Еще раз налево, здесь начинался подъем на склон Кот-тон-Хилл. Неизвестно откуда выскочили собаки и подняли оглушительный лай. По всей видимости, это собаки Эндрю Фэнела, француза, чей огромный дом проступал сквозь дымку тумана чуть выше по склону. Сам не зная почему, Бен ускорил шаг. Ему не понравились собаки, слишком уж истерично они лаяли.
Ноги несли его так резво, что скоро Бен оказался у Большого пустыря. Большим пустырем в Бостоне называли луг, который одной стороной граничил с городом, а другой – с заболоченным берегом залива. Рядом с Большим пустырем находилось городское кладбище, при виде его потрескавшихся надгробий Бену стало немного не по себе. Он остановился. Откуда-то с Большого пустыря доносилось мычание коров. Этот заунывный звук, казалось, предвещал, что нарождающийся день будет самым печальным днем в жизни Бена.
Бен стоял, раздумывая, в какую сторону податься, когда вдруг услышал за спиной звук быстро приближающихся шагов. Шаги звучали весьма странно, словно размеренное тиканье часов.
Бен едва взглянул, как сразу узнал и широкополую шляпу, и фигуру того странного незнакомца. Мгновение Бен стоял, охваченный страхом, и наблюдал, как незнакомец приближается. Сомнений больше не было. Это тот самый маг, за которым он подсматривал в окно четыре года назад, а вчера этот маг наблюдал, как они с Джоном тащили домой harmonicum . Бен не мог понять, шел ли мужчина за ним следом или просто гулял поблизости.

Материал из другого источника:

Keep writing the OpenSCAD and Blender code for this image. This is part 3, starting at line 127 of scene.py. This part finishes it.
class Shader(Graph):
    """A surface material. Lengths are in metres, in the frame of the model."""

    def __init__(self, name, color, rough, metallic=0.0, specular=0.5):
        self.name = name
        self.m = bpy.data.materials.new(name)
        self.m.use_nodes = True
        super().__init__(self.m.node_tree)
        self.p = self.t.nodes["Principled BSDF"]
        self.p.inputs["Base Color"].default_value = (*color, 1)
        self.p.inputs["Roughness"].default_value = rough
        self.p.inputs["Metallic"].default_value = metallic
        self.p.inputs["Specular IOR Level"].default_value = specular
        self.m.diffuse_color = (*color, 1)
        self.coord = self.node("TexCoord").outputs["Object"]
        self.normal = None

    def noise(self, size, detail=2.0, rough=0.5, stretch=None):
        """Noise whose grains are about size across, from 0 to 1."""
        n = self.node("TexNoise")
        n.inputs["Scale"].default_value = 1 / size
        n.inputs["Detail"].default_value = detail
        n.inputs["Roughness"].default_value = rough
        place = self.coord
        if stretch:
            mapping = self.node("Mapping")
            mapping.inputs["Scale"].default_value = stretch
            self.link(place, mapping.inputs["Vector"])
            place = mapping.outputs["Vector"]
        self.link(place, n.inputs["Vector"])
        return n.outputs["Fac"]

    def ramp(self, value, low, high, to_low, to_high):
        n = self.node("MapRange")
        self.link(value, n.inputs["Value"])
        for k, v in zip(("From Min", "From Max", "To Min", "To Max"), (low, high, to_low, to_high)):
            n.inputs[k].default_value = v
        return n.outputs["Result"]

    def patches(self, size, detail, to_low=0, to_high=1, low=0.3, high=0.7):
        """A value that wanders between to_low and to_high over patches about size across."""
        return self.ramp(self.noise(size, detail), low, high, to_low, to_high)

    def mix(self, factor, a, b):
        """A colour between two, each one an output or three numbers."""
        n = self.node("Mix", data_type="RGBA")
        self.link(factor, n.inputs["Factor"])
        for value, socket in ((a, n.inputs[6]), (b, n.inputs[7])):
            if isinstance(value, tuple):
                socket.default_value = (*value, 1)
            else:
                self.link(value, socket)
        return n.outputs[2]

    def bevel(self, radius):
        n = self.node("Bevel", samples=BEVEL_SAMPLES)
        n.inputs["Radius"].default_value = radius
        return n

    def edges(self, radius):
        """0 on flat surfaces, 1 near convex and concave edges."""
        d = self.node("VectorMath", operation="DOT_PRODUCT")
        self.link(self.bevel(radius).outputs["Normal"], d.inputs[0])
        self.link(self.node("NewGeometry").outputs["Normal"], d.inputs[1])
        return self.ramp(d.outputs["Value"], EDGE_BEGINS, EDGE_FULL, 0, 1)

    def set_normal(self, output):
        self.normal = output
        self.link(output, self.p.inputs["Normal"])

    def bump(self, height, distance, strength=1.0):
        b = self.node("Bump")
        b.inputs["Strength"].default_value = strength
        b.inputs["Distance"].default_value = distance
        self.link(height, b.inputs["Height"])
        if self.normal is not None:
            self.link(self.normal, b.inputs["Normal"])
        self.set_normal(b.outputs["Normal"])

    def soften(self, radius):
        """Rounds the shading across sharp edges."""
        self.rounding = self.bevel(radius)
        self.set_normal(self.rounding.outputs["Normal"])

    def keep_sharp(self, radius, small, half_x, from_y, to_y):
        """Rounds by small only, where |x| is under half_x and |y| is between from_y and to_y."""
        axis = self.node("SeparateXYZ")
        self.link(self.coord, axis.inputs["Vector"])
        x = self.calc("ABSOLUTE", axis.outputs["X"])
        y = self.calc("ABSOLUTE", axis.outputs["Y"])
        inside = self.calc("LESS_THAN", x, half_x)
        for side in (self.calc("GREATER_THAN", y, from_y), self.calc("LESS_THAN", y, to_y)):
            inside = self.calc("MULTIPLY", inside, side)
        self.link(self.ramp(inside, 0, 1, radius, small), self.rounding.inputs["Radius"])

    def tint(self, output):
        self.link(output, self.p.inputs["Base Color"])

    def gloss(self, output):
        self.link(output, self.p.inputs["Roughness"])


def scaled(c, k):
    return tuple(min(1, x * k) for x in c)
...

Бен притворился, что с увлечением рассматривает Большой пустырь. Метроном шагов раздавался все ближе и ближе. Бен затаил дыхание, страх парализовал его. «Конечно же, вчера этот человек остановился из любопытства, посмотреть на двух подростков и их странный прибор. Да и каждый бы остановился, зрелище-то было презабавное!» – уговаривал себя Бен.

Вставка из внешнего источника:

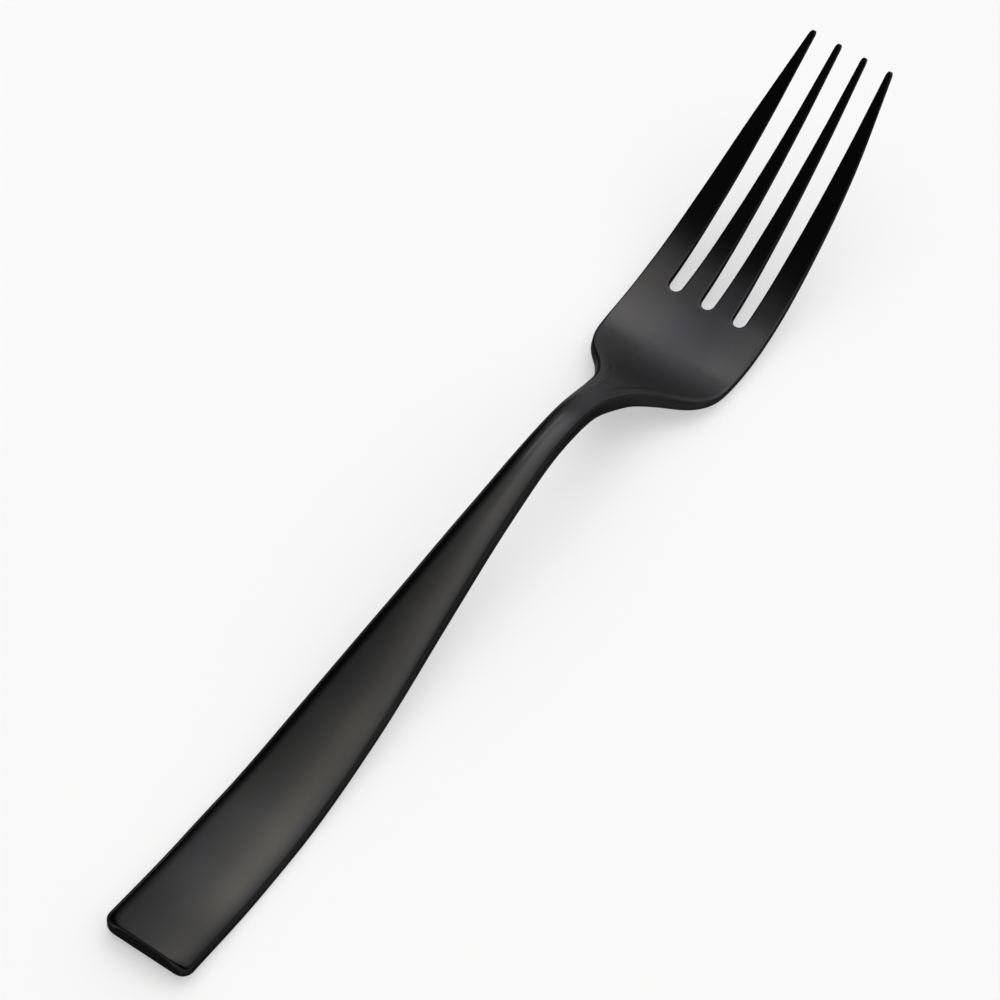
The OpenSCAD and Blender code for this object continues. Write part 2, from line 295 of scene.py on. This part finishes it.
def slot_line(slot, place):
    """Middle of a slot across the fork; the slots draw together toward the tips."""
    return (slot - (SLOT_COUNT - 1) / 2) * between(SLOT_PITCH, TIP_PITCH, slot_share(place))


def slot_half(place):
    """Half the width of a slot, which opens as the tines taper."""
    return between(SLOT_WIDTH / 2, (TIP_PITCH - TIP_WIDTH) / 2, slot_share(place))


def slot_round(side):
    """Width of the rounding that runs round the slots' ends."""
    return round_width(SLOT_ROOT, side, (SLOT_PITCH - SLOT_WIDTH) / 2)


# Top and underside
SIDES = (1, -1)


def body_row(place, side):
    """Row across the handle or bowl, in as many quarters as there are tines to run on into."""
    w = half_width(place)
    soft = round_width(place, side, w)
    deep = round_scale(place, side, w)
    inner = w - soft
    line = between(inner / 2, SLOT_PITCH, head_share(place))
    marks = [-inner, -line, 0, line, inner]
    row = [face_point(place, -w + soft * inset(i), side, deep * taken_at(i))
           for i in range(ROUND_STEPS)]
    for j in range(TINE_COUNT * QUARTER_STEPS + 1):
        quarter = min(j // QUARTER_STEPS, TINE_COUNT - 1)
        x = between(marks[quarter], marks[quarter + 1], j / QUARTER_STEPS - quarter)
        row.append(face_point(place, x, side, 0))
    row += [face_point(place, w - soft * inset(i), side, deep * taken_at(i))
            for i in reversed(range(ROUND_STEPS))]
    return row


def slot_apex(slot, side):
    """The rounding at the deepest point of a slot, as a short row."""
    return [face_point(SLOT_ROOT - slot_round(side) * inset(i), slot_line(slot, SLOT_ROOT),
                       side, taken_at(i)) for i in range(ROUND_STEPS)]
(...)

Шаги замерли у него за спиной. Бен дрожал. Раздалось вежливое покашливание.
– Доброе утро, – произнес незнакомец, когда Бен отважился оглянуться. Он стоял на расстоянии какого-нибудь ярда [13] и рассматривал Бена с чуть заметной улыбкой на полноватом лице. По акценту можно было догадаться, что он откуда-то с севера Англии. Незнакомец улыбнулся шире, отчего на щеках появились ямочки. Но серые глаза не улыбались, взгляд был тяжелый, остекленевший.